▶ [Stated goal]: Copy each line below in which the word "update" occurs.

▶ [Records shown]:
..........

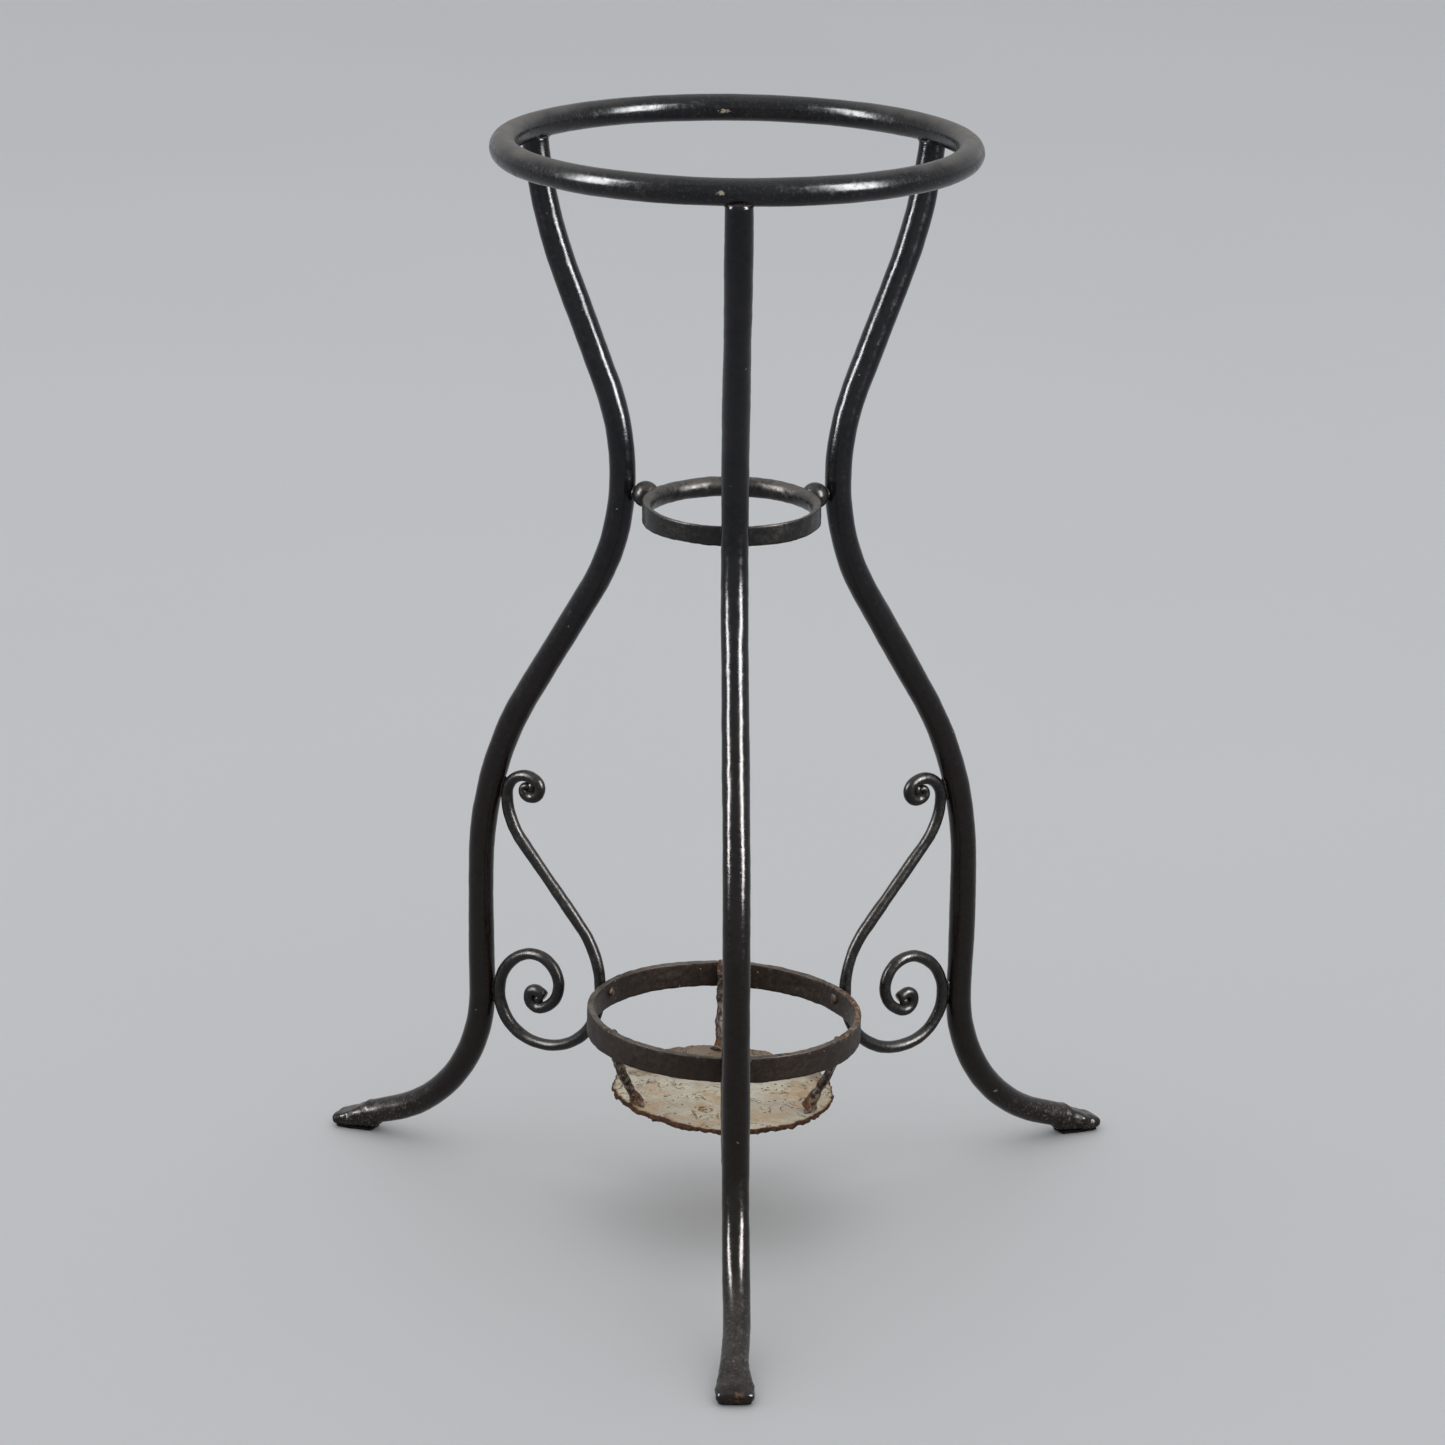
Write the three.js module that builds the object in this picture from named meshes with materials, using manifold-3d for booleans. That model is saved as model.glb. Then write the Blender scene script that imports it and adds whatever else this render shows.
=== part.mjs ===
// A three-legged wrought-iron umbrella stand: a round top ring on three bent bar legs, a small
// half-round ring at the waist held off the legs by balls, a flat lower ring carried by three
// scrolls, and a thin drip tray hung from the lower ring by three struts.
// Millimetres, +Z up, origin on the floor at the middle of the footprint.

import * as THREE from "three";
import { mergeVertices } from "three/addons/utils/BufferGeometryUtils.js";
import Module from "manifold-3d";

// ---- driving dimensions -------------------------------------------------------------------

const GAP = 0.3; // left between pieces that are welded or riveted together

const TOP_RING = { radius: 151, bar: 18, height: 739.4 };
const LEG = { bar: 18, angles: { front: 270, left: 150, right: 30 } };
const TOE = { start: 279, end: 316, width: 26, rootWidth: 12, corner: 7 };
const FOOT_PAD = { inner: 283, outer: 314.5, width: 24, innerWidth: 18, corner: 6.5, thickness: 2 };
const WAIST_RING = { radius: 59.1, height: 13.4, thickness: 6.8, bottom: 490.5 };
const BALL = { radius: 9, place: 65.1, height: 499.8 };
const LOWER_RING = { radius: 93.5, height: 18, thickness: 4.4, bottom: 129, chamfer: 0.7 };
const SCROLL = { bar: 8.2 };
const RIVET = { shank: 4, head: 7.5, dome: 2, height: 139, clearance: 0.3 };
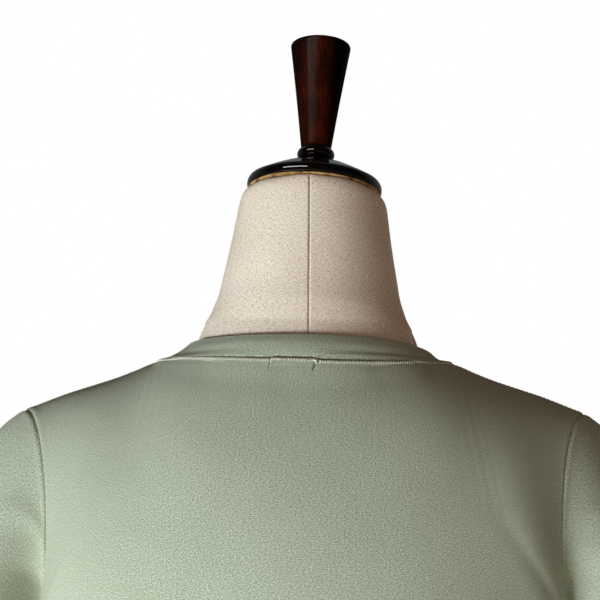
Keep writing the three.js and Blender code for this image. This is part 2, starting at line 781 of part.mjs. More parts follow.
const columnTop = socketTop - 40 - SEAM_GAP;
const columnFoot = 62 + SEAM_GAP;
add(
  "stand_column",
  turned(
    [
      [0, columnFoot],
      [27, columnFoot],
      [28, columnFoot + 6],
      ...moulding(22, 6, columnFoot + 14, 20, 6),
      [STAND.columnRadius, columnFoot + 44],
      [STAND.columnRadius + 4, columnFoot + 130],
      [STAND.columnRadius + 1, columnTop - 150],
      [STAND.columnRadius - 1, columnTop - 40],
      ...moulding(STAND.columnRadius - 1, 6, columnTop - 28, 16, 6),
      [STAND.columnRadius, columnTop - 6],
      [STAND.columnRadius, columnTop],
      [0, columnTop],
    ],
    32,
  ),
  "lacquer",
);

const R = STAND.baseRadius;
add(
  "stand_base",
  turned(
    [
      [0, 0],
      [R - 6, 0],
      [R - 1, 4],
      [R, 10],
      [R - 2, 17],
      [R - 9, 22],
      [R - 30, 26],
      [R - 90, 33],
      [60, 44],
      [44, 52],
      [40, 62],
      [0, 62],
    ],
    56,
  ),
  "lacquer",
);

export default part;
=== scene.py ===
"""Henley dress in cotton jersey on a tailor's bust: the visible pieces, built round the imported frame.

Formulas are in millimetres in the part's own frame: +Z up, the origin on the floor under the stand, the dress
facing -Y. Meshes are written in metres. On a panel w runs from -1 at one side seam to 1 at the other, and v from
0 at the hem to 1 at the underarm and 2 at the shoulder seam or neckline.
"""

import math

import bmesh
import bpy
import numpy as np
from bpy.props import FloatProperty, FloatVectorProperty, IntProperty, PointerProperty
from mathutils import Matrix, Vector


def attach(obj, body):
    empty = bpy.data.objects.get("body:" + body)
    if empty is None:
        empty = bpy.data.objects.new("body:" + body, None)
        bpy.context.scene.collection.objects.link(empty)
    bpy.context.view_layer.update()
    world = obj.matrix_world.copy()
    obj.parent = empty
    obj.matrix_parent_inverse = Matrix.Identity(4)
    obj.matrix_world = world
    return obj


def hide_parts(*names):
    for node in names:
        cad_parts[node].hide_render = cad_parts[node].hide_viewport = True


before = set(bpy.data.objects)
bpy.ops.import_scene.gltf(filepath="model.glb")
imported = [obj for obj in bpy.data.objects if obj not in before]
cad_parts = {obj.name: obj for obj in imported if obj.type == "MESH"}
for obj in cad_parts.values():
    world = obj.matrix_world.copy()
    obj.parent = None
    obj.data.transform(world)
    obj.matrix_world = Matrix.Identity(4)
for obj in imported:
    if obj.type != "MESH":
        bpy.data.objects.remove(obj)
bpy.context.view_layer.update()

bl_info = {
    "name": "Henley Dress on a Tailor's Bust",
    "version": (1, 0, 0),
    "blender": (4, 5, 0),
    "location": "View3D > Sidebar > Henley Dress",
    "description": "Builds a cotton jersey henley dress, the bust that wears it and a small studio",
    "category": "Add Mesh",
}

MM = 0.001  # a millimetre in metres

# ---------------------------------------------------------------- sizes of the sewn and turned shapes

UNDERARM_Z = 1190.0
HEM_Z = 460.0
SEAM_GAP = 0.3
NECK_SHARE = 0.5  # share of a panel's half-width that ends at the neckline
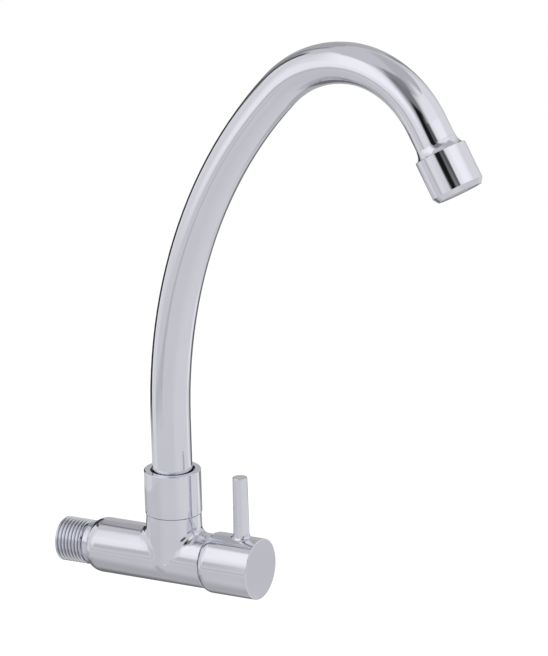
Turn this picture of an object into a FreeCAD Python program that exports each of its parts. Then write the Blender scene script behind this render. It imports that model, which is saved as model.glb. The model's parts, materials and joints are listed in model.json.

..........

▶ [Answer below]:
    bpy.context.view_layer.update()
bpy.context.view_layer.update()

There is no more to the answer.